AIM OF THE EXERCISE - Transcribe only the lines of the listing below from the one holding "Keep writing the" through the one holding "bpy.data.objects.remove(obj)", inclusive, without any change.

Entries with model source code
⟨

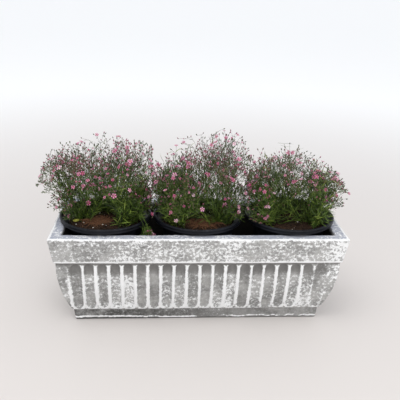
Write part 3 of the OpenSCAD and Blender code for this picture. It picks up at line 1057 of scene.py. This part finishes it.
def forked(at, heading, step, thick, levels, pull, dice):
    """Twigs that fork in two at every joint: their paths, thickness, joints and tips."""
    paths, radii, forks = [], [], []
    side_way = square_to(heading, dice)
    for level in range(1, levels + 1):
        m = len(at)
        angle = np.radians(dice.uniform(13, 26, (2, m)) * (1, 1.15)[level > 3])
        side_way = unit(np.cross(heading, side_way) + 0.5 * dice.normal(0, 1, heading.shape))
        axis = unit(np.cross(heading, side_way))
        one = swung(heading, axis, angle[0])
        two = swung(heading, axis, -angle[1])
        heading = unit(np.concatenate([one, two]) + pull)
        begin = np.concatenate([at, at])
        side_way = np.concatenate([side_way, side_way])
        step = np.concatenate([step, step]) * dice.uniform(0.66, 0.98, 2 * m)
        keep = dice.uniform(0, 1, 2 * m) > (0.0, 0, 0, 0.04, 0.08, 0.14, 0.16)[level]
        heading, begin, side_way, step = heading[keep], begin[keep], side_way[keep], step[keep]
        thin = thick * 0.86**level
        ends = begin + heading * step[:, None]
        middle = (begin + ends) / 2 + side_way * step[:, None] * dice.uniform(-0.05, 0.05, (len(step), 1))
        paths.append(np.stack([begin, middle, ends], 1))
        radii.append(np.tile([thin, thin * 0.95, thin * 0.88], (len(step), 1)))
        forks.append((ends, heading, np.full(len(ends), level)))
        at = ends
    return paths, radii, forks, (at, heading)


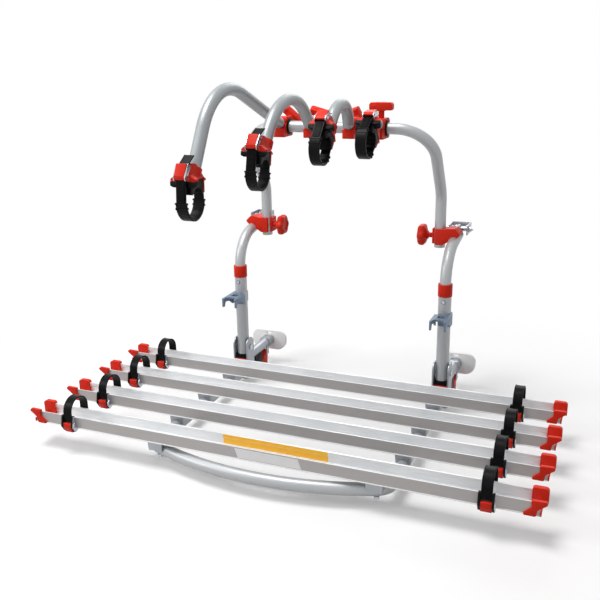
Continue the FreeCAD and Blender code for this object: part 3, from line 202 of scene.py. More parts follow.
plasticLooks = {
    # colour, roughness and shine, then the grain: its scale, depth, spread of tone and pale rubbed edges
    "redMoulded": dict(colour=(0.68, 0.020, 0.005), roughness=0.44, shine=0.18,
                       scale=1400, depth=0.08, spread=0.12, wear=0.02),
    "blackMoulded": dict(colour=(0.003, 0.003, 0.004), roughness=0.42, shine=0.10,
                         scale=1100, depth=0.16, spread=0.3, wear=0.012),
    "strapBlack": dict(colour=(0.003, 0.003, 0.004), roughness=0.36, shine=0.10,
                       scale=700, depth=0.12, spread=0.3, wear=0.012),
    "sleeveBlack": dict(colour=(0.006, 0.008, 0.010), roughness=0.5, shine=0.14,
                        scale=900, depth=0.2, spread=0.3, wear=0.012),
    "whiteMoulded": dict(colour=(0.93, 0.93, 0.93), roughness=0.4, shine=0.4,
                         scale=900, depth=0.05, spread=0.03, wear=0.0),
    "orangeFilm": dict(colour=(1.0, 0.52, 0.03), roughness=0.35, shine=0.4,
                       scale=500, depth=0.02, spread=0.06, wear=0.0),
    "whiteFilm": dict(colour=(0.95, 0.95, 0.95), roughness=0.35, shine=0.4,
                      scale=500, depth=0.02, spread=0.04, wear=0.0),
}
plasticGrain = dict(detail=2.0, cloudScale=24.0, cloudDetail=3.0, rubFrom=0.52, rubTo=0.62, rubShare=0.6,
                    rubTone=0.5, cloudRough=0.18, rubRough=0.08, bumpReach=0.0003)


def plastic(name):
    look = plasticLooks[name]
    vary = plasticGrain
    material, tree, shader, where = startMaterial(name)
    grain = tree.noise(where, (1, 1, 1), look["scale"], vary["detail"])
    clouds = tree.noise(where, (1, 1, 1), vary["cloudScale"], vary["cloudDetail"])
    edge = tree.add("ShaderNodeNewGeometry", out="Pointiness")
    stops = [(vary["rubFrom"], grey(0)), (vary["rubTo"], grey(1))]
    rubbed = tree.add("ShaderNodeValToRGB", [edge], stops=stops)
    rub = tree.add("ShaderNodeRGBToBW", [rubbed])
    worn = tuple(c + (vary["rubTone"] - c) * look["wear"] for c in look["colour"]) + (1.0,)
    roughness = look["roughness"] + (clouds - 0.5) * vary["cloudRough"] + rub * vary["rubRough"]
    tree.feed(shader, {"Base Color": tree.blend(rub * vary["rubShare"], toned(tree, clouds, look), worn),
                       "Specular IOR Level": look["shine"], "Roughness": roughness,
                       "Normal": bumped(tree, grain, look["depth"], vary["bumpReach"])})
    return material


finish = {name: metal(name) for name in metalLooks}
finish.update({name: plastic(name) for name in plasticLooks})
print("finishes made:", len(finish))


# Mesh helpers: shapes are drawn in millimetres in a bmesh and scaled when the piece is made

def addPiece(name, mesh, materials, body, slot, replaced=()):
    piece = bpy.data.objects.new(name, mesh)
    bpy.context.scene.collection.objects.link(piece)
    mesh.materials.clear()
    for material in materials:
        mesh.materials.append(finish[material])
    if replaced:
        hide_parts(*replaced)
    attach(piece, body)


def smoothed(mesh, angle):
    for polygon in mesh.polygons:
        polygon.use_smooth = True
    mesh.set_sharp_from_angle(angle=math.radians(angle))


def drawn(name, shape, materials, body, slot, replaced=(), bevel=0.0, segments=2, angle=35):
    # turns a bmesh in millimetres into a finished piece
    bmesh.ops.remove_doubles(shape, verts=shape.verts, dist=1e-4)
    bmesh.ops.recalc_face_normals(shape, faces=shape.faces)
    mesh = bpy.data.meshes.new(name)
    shape.to_mesh(mesh)
    shape.free()
    mesh.transform(Matrix.Scale(mm, 4))
    if bevel:
        mesh = bevelled(mesh, bevel, segments)
    smoothed(mesh, angle)
    mesh.name = name
    addPiece(name, mesh, materials, body, slot, replaced)


def bevelled(mesh, width, segments=2):
    carrier = bpy.data.objects.new("bevelCarrier", mesh)
    bpy.context.scene.collection.objects.link(carrier)
    edgeRound = carrier.modifiers.new("edgeRound", "BEVEL")
    edgeRound.width = width * mm
    edgeRound.segments = segments
    edgeRound.limit_method = "ANGLE"
    edgeRound.angle_limit = math.radians(sharpFrom)
    edgeRound.miter_outer = "MITER_ARC"
    return plainMesh(carrier)


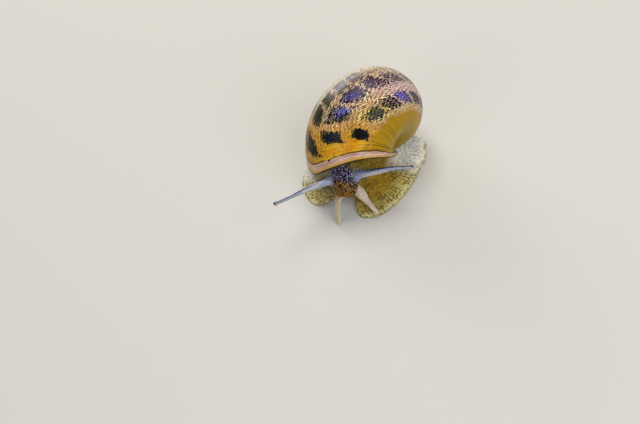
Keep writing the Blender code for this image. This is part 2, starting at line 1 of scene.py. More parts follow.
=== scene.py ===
"""A crawling garden snail at life size: banded shell, grooved foot, granular head, feelers.

World axes: -Y is ahead of the snail, +X is its left side, +Z is up, and the sole lies on z = 0.
Sizes are in millimetres unless a name says otherwise, and MM brings them to metres.
"""

import json
import logging
import math
from contextlib import contextmanager
from dataclasses import dataclass, field
from enum import Enum, IntEnum
from typing import Any, Callable, Iterator

import bpy
import numpy as np
from mathutils import Matrix, Vector, kdtree

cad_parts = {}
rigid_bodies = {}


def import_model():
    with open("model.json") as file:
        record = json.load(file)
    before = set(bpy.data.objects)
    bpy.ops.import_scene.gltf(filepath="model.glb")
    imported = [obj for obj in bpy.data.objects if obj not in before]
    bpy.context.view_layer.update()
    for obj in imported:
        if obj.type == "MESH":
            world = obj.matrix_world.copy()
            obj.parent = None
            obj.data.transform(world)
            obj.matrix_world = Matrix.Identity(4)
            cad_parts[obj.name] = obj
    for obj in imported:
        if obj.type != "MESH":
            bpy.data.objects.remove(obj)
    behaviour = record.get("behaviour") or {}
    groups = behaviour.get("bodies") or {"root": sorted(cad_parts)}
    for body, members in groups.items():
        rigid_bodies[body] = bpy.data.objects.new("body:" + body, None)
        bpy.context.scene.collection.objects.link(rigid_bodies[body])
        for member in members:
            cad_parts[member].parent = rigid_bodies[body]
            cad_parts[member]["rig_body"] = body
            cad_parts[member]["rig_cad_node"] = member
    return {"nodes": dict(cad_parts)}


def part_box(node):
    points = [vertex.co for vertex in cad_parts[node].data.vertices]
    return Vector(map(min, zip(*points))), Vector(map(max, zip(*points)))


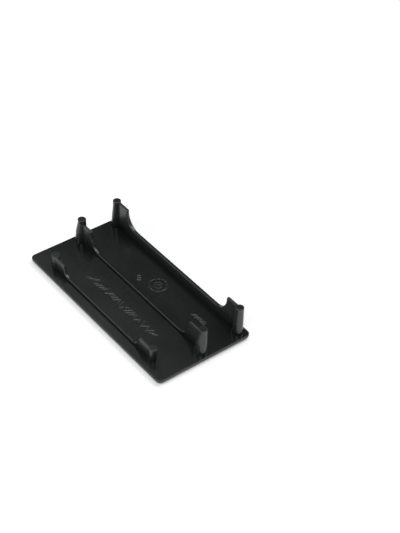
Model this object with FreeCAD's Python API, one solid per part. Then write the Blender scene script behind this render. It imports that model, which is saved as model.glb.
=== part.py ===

⟩

EXERCISE ANSWER -
Keep writing the Blender code for this image. This is part 2, starting at line 1 of scene.py. More parts follow.
=== scene.py ===
"""A crawling garden snail at life size: banded shell, grooved foot, granular head, feelers.

World axes: -Y is ahead of the snail, +X is its left side, +Z is up, and the sole lies on z = 0.
Sizes are in millimetres unless a name says otherwise, and MM brings them to metres.
"""

import json
import logging
import math
from contextlib import contextmanager
from dataclasses import dataclass, field
from enum import Enum, IntEnum
from typing import Any, Callable, Iterator

import bpy
import numpy as np
from mathutils import Matrix, Vector, kdtree

cad_parts = {}
rigid_bodies = {}


def import_model():
    with open("model.json") as file:
        record = json.load(file)
    before = set(bpy.data.objects)
    bpy.ops.import_scene.gltf(filepath="model.glb")
    imported = [obj for obj in bpy.data.objects if obj not in before]
    bpy.context.view_layer.update()
    for obj in imported:
        if obj.type == "MESH":
            world = obj.matrix_world.copy()
            obj.parent = None
            obj.data.transform(world)
            obj.matrix_world = Matrix.Identity(4)
            cad_parts[obj.name] = obj
    for obj in imported:
        if obj.type != "MESH":
            bpy.data.objects.remove(obj)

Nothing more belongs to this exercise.